Tuesday, November 16, 2010

Happiness index


""""... [T]he government's plan to measure happiness raises a further and perhaps more profound philosophical question: regardless of whether this is possible in practice, is it the best way of thinking, even in principle, about what it is to live a good human life? A clue to this idea can be found in the way a term like "utilitarian" is sometimes used disparagingly. When, for example, a course of action is described as "merely utilitarian", this implies that something important has been overlooked. But what might this be?

The German philosopher Martin Heidegger can help us to answer this question. In his work both before and after the second world war, he came to focus increasingly on the issue of modern technology. He argued that technological devices such as machines and gadgets were symptoms of a deeper phenomenon that could be traced back through centuries of western culture. "Technology" in this deep sense refers not to this or that item of equipment, but to a fundamental way of thinking, and of being, that shapes everything we do.""""

The essence of technology, argued Heidegger, lies in the idea that life is something to be controlled and mastered. Instruments of measurement and calculation – surveys, for example – are integral to this project. Heidegger linked the accelerating domination of technology in the 20th century with the idea that modern humanity faces a spiritual crisis. According to this view, utilitarian approaches to ethics in general, and attempts to measure and regulate happiness in particular, are symptoms of this crisis rather than solutions to it.

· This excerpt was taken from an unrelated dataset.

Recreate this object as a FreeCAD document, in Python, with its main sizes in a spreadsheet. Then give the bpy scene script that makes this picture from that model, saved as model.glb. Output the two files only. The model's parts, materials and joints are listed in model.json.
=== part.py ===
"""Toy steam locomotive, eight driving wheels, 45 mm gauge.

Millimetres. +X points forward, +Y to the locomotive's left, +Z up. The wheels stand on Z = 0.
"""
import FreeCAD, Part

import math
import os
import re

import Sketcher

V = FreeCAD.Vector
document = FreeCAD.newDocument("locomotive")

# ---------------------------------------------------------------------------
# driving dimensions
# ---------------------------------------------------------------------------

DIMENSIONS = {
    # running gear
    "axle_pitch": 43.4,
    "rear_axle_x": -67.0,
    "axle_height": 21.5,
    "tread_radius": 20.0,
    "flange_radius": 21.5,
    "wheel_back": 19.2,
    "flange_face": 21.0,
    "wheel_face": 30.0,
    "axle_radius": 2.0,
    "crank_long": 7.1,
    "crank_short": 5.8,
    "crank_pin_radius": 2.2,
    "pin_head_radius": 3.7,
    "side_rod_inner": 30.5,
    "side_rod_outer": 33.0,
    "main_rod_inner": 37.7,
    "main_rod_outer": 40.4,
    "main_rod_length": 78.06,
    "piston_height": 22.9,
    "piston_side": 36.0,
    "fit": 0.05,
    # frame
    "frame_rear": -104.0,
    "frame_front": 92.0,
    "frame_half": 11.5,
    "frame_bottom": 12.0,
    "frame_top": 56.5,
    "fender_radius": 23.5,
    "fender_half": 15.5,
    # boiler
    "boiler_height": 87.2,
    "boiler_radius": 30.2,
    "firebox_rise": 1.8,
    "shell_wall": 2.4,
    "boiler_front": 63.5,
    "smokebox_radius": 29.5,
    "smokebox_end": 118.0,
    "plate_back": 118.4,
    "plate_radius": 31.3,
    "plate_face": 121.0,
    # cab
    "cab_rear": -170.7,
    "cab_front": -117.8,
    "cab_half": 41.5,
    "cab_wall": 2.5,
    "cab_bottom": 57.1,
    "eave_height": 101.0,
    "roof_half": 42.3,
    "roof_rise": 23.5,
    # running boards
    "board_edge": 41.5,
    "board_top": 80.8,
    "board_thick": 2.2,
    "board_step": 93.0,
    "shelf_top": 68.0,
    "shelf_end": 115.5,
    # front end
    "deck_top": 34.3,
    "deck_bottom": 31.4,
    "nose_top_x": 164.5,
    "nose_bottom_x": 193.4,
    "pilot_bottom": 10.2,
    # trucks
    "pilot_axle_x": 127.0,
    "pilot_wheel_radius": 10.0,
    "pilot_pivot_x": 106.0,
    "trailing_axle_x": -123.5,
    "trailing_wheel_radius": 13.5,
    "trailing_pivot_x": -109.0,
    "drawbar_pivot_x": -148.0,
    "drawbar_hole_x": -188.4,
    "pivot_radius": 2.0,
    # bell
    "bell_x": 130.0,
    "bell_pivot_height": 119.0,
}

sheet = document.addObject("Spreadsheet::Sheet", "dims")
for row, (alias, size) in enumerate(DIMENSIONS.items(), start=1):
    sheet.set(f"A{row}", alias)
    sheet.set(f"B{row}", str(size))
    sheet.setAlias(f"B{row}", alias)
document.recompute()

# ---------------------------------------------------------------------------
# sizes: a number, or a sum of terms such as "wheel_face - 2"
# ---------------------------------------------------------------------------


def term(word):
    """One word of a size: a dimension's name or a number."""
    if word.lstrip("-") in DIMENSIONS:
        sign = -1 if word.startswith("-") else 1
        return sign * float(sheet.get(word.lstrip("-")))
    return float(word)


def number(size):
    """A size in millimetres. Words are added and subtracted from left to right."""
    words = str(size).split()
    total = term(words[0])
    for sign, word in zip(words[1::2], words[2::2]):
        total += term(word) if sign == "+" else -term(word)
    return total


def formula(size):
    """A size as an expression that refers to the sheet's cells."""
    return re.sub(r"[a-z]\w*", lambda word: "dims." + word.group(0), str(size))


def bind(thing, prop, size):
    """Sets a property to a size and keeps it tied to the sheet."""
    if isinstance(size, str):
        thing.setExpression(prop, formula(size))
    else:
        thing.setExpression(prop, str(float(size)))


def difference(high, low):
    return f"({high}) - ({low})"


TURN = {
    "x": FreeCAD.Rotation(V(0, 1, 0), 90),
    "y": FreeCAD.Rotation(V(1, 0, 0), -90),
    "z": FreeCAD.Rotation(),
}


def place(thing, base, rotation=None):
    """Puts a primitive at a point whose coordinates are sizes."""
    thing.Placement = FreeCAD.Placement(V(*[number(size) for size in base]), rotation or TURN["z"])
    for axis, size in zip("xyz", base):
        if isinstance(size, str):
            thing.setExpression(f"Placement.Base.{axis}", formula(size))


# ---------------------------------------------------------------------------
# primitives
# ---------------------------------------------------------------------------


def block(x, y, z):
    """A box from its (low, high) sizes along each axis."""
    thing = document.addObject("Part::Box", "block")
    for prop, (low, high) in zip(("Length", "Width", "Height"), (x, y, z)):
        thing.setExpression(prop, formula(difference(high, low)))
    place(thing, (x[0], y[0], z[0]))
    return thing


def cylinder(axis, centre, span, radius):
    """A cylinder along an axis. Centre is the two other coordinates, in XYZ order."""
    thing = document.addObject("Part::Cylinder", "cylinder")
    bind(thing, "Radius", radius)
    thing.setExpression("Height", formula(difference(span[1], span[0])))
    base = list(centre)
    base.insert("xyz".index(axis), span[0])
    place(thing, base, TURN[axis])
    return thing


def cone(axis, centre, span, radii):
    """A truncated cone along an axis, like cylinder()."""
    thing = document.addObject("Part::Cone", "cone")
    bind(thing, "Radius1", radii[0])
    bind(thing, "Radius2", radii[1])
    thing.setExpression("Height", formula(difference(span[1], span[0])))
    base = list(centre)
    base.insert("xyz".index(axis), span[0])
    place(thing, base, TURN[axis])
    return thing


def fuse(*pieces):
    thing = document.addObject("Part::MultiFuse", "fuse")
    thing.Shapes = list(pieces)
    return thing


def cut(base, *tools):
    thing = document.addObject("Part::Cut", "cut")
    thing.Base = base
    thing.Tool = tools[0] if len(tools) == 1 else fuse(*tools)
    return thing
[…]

Heidegger's analysis of technology expresses in secular terms ideas that have recurred through religious traditions over many centuries. These traditions aren't immune to ideals of mastery and control: the bible teaches that man has dominion over nature, and the "spiritual" exercises taught by ancient Indian sages were – not so unlike modern drugs – techniques to alter and regulate states of mind and body. But these religious forms of technology exist alongside a willingness to recognise the limitations of human power and control, and the need to be receptive to something beyond ourselves.""""
Heidegger-Sprach: an effective antidote for those humans sick and tired of naive futurists (of whatever political flavor) and techie-dolts who insist that Scottie'll be beaming them up in the transporter in the next decade or so.